→ **Problem**
Write out, exactly as given, every line from the one holding "Reconstruct the object" to the one holding "gusset_slant = 4.0", including both.

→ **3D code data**

.....

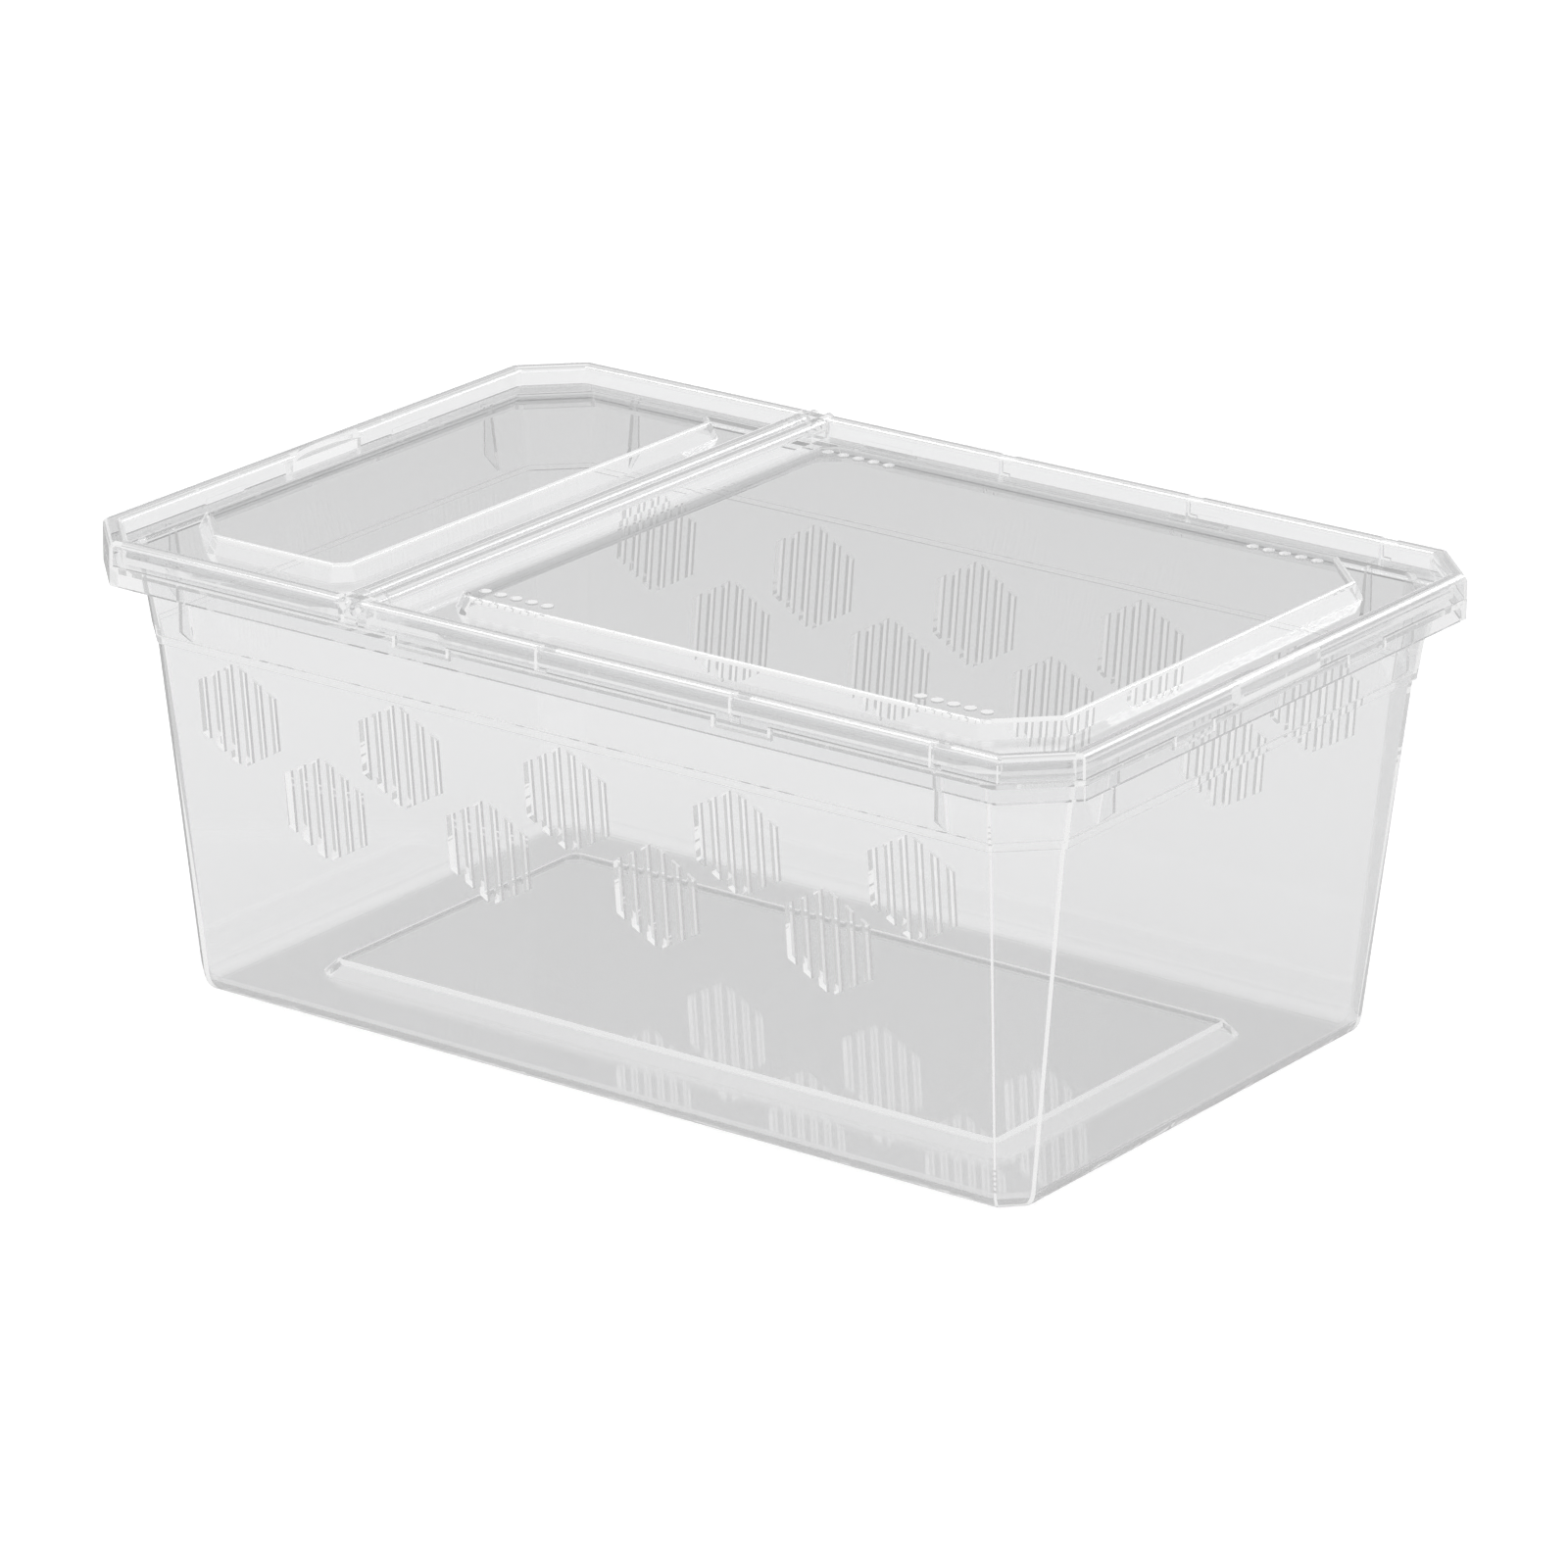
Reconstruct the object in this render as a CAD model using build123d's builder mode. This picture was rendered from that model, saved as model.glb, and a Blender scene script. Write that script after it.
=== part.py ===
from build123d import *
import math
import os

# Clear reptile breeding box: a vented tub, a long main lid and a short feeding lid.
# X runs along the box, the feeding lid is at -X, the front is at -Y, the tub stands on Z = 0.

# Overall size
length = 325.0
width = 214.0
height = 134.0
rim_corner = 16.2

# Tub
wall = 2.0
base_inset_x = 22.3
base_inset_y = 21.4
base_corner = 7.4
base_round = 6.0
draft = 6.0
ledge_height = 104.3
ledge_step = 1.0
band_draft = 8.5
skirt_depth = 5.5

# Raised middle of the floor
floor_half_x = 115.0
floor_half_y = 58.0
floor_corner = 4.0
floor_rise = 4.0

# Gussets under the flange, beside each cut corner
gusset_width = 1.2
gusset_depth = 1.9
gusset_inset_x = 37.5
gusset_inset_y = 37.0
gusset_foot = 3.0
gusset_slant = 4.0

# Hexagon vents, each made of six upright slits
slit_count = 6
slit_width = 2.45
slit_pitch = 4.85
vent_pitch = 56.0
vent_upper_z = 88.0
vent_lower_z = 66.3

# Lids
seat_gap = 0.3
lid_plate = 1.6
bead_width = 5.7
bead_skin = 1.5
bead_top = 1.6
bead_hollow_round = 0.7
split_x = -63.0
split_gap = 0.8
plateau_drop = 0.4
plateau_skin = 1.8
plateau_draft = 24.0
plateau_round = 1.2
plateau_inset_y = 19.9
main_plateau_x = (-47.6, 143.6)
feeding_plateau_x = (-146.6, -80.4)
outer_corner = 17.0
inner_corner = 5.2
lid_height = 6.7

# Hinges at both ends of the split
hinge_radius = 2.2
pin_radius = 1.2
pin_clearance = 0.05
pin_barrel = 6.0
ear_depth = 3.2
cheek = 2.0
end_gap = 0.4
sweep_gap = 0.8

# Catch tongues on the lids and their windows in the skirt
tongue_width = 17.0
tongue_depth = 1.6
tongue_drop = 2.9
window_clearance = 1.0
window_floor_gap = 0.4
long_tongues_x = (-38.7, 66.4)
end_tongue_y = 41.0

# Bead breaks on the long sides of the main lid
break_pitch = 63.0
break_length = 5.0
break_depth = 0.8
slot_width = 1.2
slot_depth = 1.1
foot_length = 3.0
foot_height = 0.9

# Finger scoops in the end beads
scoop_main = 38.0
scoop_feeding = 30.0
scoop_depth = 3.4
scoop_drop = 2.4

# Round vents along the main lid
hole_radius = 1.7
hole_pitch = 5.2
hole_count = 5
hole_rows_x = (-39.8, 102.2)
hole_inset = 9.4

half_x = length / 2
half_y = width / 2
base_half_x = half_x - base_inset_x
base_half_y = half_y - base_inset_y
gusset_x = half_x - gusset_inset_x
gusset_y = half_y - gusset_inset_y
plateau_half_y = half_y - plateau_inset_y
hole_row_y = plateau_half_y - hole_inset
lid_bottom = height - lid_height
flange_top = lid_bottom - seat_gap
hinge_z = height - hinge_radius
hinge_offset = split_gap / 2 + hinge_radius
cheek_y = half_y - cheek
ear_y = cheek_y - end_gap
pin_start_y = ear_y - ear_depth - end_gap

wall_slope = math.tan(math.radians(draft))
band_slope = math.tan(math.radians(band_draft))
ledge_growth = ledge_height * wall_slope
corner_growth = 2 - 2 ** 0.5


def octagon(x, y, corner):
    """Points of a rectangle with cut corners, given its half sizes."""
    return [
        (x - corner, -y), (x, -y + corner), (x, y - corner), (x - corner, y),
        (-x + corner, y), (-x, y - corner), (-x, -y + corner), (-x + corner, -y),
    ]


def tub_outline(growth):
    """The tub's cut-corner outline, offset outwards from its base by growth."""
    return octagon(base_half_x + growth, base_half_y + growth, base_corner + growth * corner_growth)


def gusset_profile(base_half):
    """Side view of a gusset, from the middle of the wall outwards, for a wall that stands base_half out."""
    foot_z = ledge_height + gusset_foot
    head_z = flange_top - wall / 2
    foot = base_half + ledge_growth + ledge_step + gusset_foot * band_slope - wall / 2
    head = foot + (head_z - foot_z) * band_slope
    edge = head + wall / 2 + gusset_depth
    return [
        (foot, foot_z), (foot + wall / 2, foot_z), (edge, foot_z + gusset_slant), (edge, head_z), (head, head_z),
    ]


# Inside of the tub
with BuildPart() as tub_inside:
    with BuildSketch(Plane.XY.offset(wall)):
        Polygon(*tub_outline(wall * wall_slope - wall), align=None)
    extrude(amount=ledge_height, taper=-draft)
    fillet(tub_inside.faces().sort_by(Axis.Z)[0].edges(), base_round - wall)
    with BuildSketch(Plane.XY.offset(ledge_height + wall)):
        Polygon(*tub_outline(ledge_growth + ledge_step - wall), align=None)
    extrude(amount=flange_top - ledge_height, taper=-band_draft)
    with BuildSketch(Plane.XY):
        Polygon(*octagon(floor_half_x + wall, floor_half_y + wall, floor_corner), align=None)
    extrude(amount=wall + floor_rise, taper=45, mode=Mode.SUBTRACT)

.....

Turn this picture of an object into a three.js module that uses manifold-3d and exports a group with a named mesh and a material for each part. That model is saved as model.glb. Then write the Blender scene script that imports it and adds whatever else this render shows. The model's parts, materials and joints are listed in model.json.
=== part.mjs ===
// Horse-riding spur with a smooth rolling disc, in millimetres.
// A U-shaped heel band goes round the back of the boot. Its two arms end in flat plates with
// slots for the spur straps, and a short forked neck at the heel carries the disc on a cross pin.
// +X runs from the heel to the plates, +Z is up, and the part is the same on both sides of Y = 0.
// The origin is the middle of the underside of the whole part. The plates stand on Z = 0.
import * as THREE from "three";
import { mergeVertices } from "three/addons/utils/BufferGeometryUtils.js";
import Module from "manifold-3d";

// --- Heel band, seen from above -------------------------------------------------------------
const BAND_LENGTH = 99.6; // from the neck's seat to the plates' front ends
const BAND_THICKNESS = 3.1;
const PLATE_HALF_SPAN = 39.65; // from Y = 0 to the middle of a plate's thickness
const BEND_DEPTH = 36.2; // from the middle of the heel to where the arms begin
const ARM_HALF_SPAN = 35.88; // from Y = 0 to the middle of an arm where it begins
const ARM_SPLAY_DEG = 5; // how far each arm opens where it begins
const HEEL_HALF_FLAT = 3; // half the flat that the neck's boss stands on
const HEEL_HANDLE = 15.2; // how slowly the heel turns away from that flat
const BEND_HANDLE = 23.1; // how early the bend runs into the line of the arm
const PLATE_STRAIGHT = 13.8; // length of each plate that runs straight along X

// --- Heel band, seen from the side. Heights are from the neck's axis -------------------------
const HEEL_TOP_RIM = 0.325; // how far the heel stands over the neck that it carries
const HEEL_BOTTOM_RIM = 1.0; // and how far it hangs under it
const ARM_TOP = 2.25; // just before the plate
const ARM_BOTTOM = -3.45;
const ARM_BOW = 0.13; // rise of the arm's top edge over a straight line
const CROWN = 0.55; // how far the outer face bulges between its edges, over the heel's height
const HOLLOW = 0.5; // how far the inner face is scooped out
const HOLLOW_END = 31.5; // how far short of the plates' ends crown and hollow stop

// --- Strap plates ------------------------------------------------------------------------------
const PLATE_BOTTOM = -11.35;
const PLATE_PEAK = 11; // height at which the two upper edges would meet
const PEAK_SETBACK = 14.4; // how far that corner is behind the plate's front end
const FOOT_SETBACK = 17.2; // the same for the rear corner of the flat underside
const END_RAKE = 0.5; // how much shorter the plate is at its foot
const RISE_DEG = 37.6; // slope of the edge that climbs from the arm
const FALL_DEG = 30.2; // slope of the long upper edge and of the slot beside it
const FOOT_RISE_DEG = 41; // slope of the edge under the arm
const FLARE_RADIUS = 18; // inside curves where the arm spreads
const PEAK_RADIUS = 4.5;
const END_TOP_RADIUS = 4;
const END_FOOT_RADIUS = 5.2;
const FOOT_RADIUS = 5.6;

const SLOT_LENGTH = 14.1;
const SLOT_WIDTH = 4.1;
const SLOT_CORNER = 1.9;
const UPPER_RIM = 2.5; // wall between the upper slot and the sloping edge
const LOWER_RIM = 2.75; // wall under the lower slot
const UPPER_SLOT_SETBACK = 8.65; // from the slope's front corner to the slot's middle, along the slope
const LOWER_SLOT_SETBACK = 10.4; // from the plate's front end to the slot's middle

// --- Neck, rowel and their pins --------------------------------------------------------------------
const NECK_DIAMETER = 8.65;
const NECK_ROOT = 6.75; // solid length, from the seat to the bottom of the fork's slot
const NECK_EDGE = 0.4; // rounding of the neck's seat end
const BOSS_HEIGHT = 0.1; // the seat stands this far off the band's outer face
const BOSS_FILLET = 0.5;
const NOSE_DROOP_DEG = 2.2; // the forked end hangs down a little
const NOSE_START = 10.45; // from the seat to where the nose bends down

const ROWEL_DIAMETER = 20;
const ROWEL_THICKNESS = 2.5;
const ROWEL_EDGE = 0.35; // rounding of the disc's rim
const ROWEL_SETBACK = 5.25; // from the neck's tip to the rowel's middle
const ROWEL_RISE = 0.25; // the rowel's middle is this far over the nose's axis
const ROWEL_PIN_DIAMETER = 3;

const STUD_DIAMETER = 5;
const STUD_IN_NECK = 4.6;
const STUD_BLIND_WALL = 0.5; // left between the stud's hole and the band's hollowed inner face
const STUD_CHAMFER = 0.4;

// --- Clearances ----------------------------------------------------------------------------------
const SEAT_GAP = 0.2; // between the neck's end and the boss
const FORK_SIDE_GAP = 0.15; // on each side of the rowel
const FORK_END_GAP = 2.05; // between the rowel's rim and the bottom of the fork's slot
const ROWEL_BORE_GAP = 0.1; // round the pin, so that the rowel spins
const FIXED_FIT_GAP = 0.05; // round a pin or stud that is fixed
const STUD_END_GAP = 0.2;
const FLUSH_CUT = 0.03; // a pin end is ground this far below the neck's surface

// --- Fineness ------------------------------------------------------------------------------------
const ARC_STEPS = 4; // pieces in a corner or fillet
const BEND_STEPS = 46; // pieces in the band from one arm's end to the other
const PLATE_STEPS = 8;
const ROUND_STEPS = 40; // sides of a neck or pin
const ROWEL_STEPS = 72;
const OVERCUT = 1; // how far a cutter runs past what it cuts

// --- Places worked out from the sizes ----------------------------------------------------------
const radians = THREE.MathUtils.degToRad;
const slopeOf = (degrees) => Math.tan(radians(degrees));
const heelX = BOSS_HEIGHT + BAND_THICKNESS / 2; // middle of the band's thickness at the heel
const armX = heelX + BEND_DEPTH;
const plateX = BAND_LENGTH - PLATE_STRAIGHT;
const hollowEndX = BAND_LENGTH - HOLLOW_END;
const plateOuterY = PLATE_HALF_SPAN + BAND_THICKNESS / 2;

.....

→ **Solution to this problem**
Reconstruct the object in this render as a CAD model using build123d's builder mode. This picture was rendered from that model, saved as model.glb, and a Blender scene script. Write that script after it.
=== part.py ===
from build123d import *
import math
import os

# Clear reptile breeding box: a vented tub, a long main lid and a short feeding lid.
# X runs along the box, the feeding lid is at -X, the front is at -Y, the tub stands on Z = 0.

# Overall size
length = 325.0
width = 214.0
height = 134.0
rim_corner = 16.2

# Tub
wall = 2.0
base_inset_x = 22.3
base_inset_y = 21.4
base_corner = 7.4
base_round = 6.0
draft = 6.0
ledge_height = 104.3
ledge_step = 1.0
band_draft = 8.5
skirt_depth = 5.5

# Raised middle of the floor
floor_half_x = 115.0
floor_half_y = 58.0
floor_corner = 4.0
floor_rise = 4.0

# Gussets under the flange, beside each cut corner
gusset_width = 1.2
gusset_depth = 1.9
gusset_inset_x = 37.5
gusset_inset_y = 37.0
gusset_foot = 3.0
gusset_slant = 4.0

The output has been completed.